If he’s being overlooked, it’s for good reasons statistically: Logano has won just one race this season — in early May — and has been among the top five finishers in only two other races. And yet as crew chief Paul Wolfe told members of the No. 22 team when he gathered them for a meeting last week: “There’s a pretty realistic pathway to make it to Phoenix (for the championship race) if we all just execute and do our part.”
That’s in part because this year’s playoff schedule plays exceptionally well to the strengths of the Team Penske cars — which are best on flatter, shorter tracks. Penske has won three straight titles by excelling at Phoenix, a 1-mile track that fits that description. But this year, two of Phoenix’s cousins — World Wide Technology Raceway near St. Louis and New Hampshire Motor Speedway — have joined the playoff schedule.

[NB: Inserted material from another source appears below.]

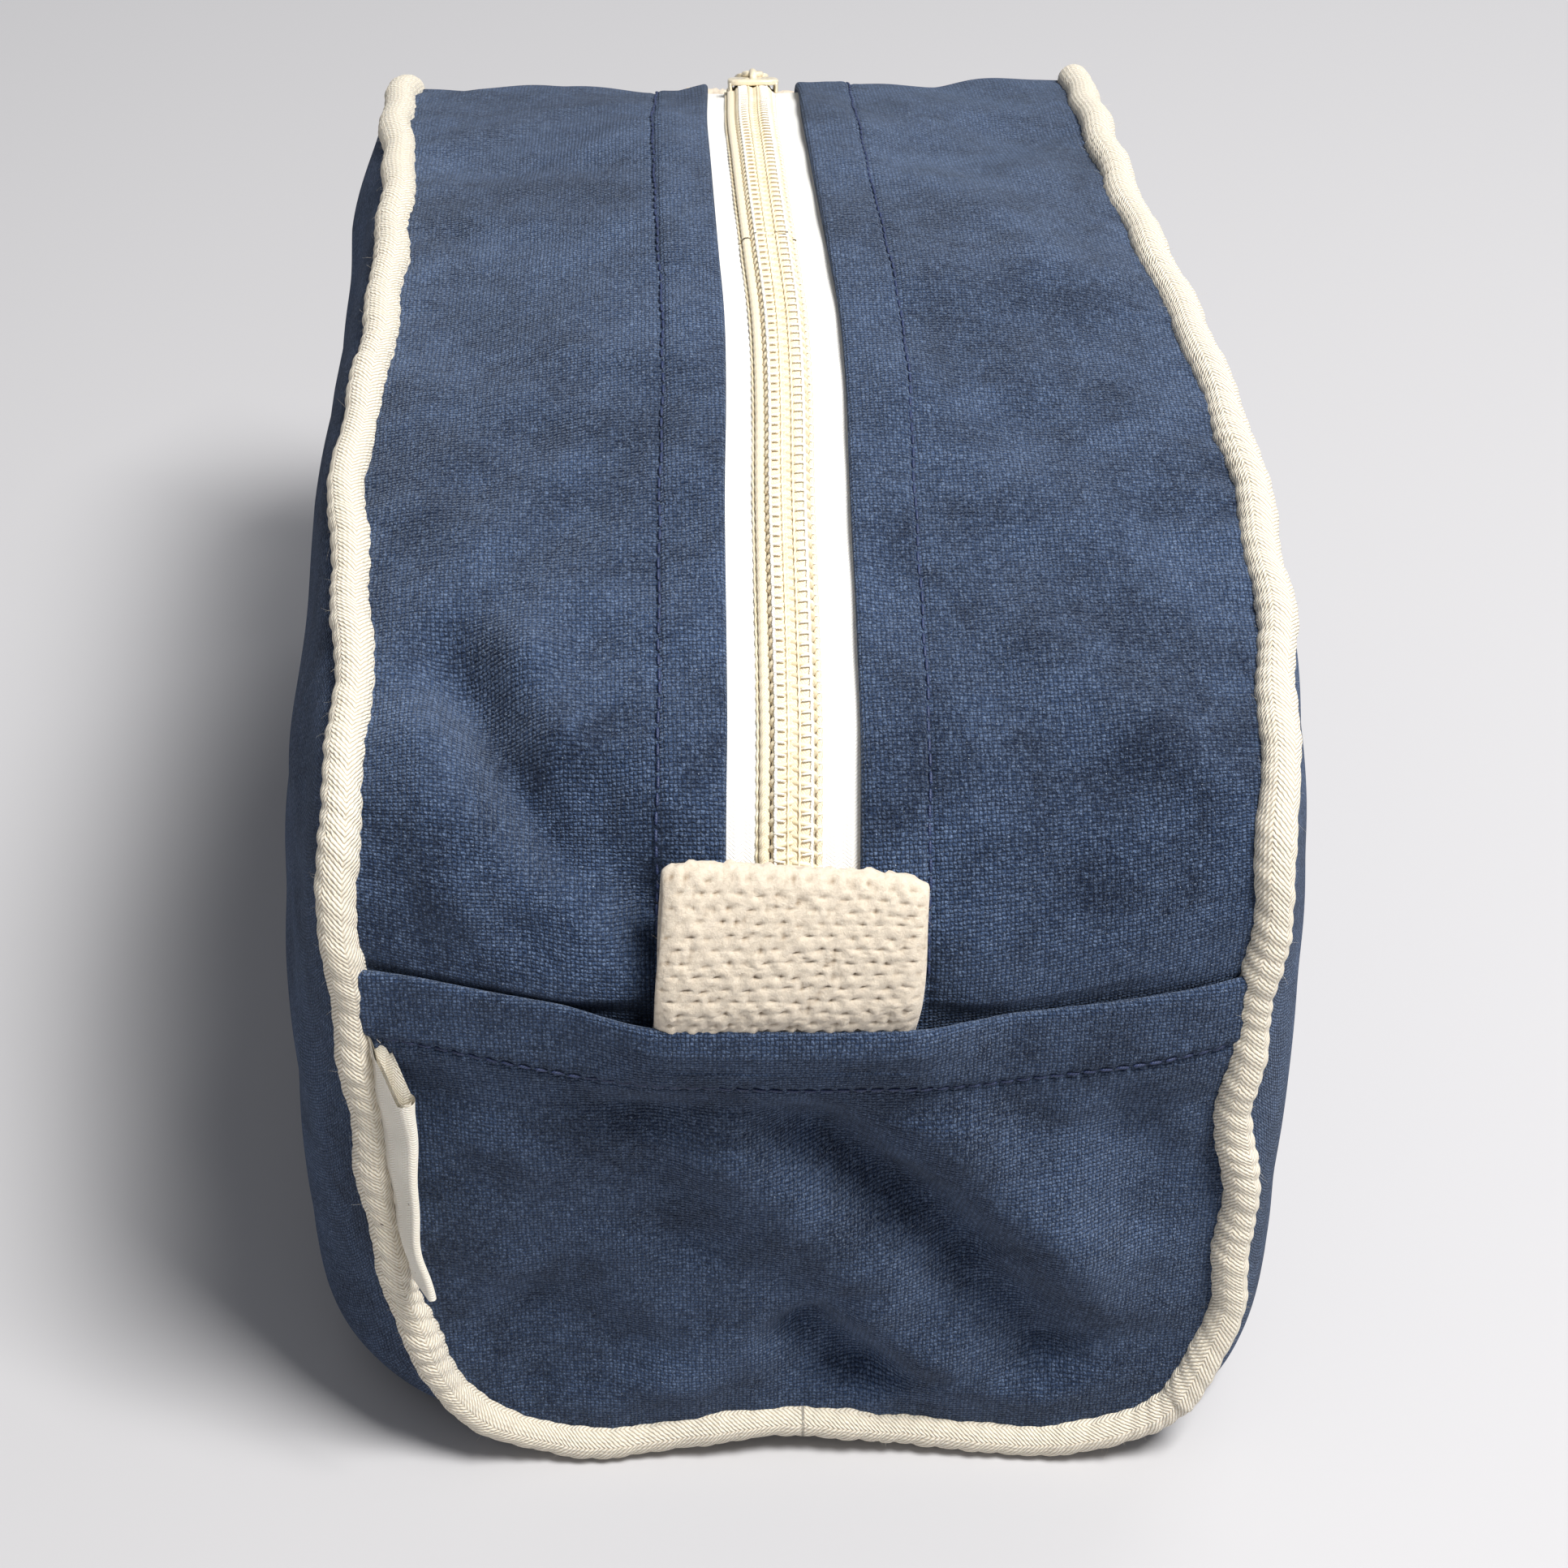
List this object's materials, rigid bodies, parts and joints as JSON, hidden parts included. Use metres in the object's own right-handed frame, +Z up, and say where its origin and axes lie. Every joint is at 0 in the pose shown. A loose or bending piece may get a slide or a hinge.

Additionally, all of the Penske drivers (which also include 2023 champion Ryan Blaney and former Daytona 500 winner Austin Cindric) are exceptional at superspeedways — and Talladega Superspeedway has moved into Round 3, which means a victory there can secure a Championship 4 berth.
“There’s no reason we shouldn’t be the favorite going into it,” Wolfe said. “Up to this point in the season, nothing looks any different than it did in those two years we won with this car.”
That should be alarming for the field, as if Logano’s record wasn’t enough already. He has won at least one race on nine of the 10 tracks on the playoff schedule and has multiple wins at six of them.
“As Paul says, you’ve got to find that last little bit,” Logano said. “It sounds simple, but it’s hard to do, and that’s the difference-maker now.
“At most tracks, I’m probably not the fastest, but I can be close enough to capitalize when people make mistakes. That’s been our strength.”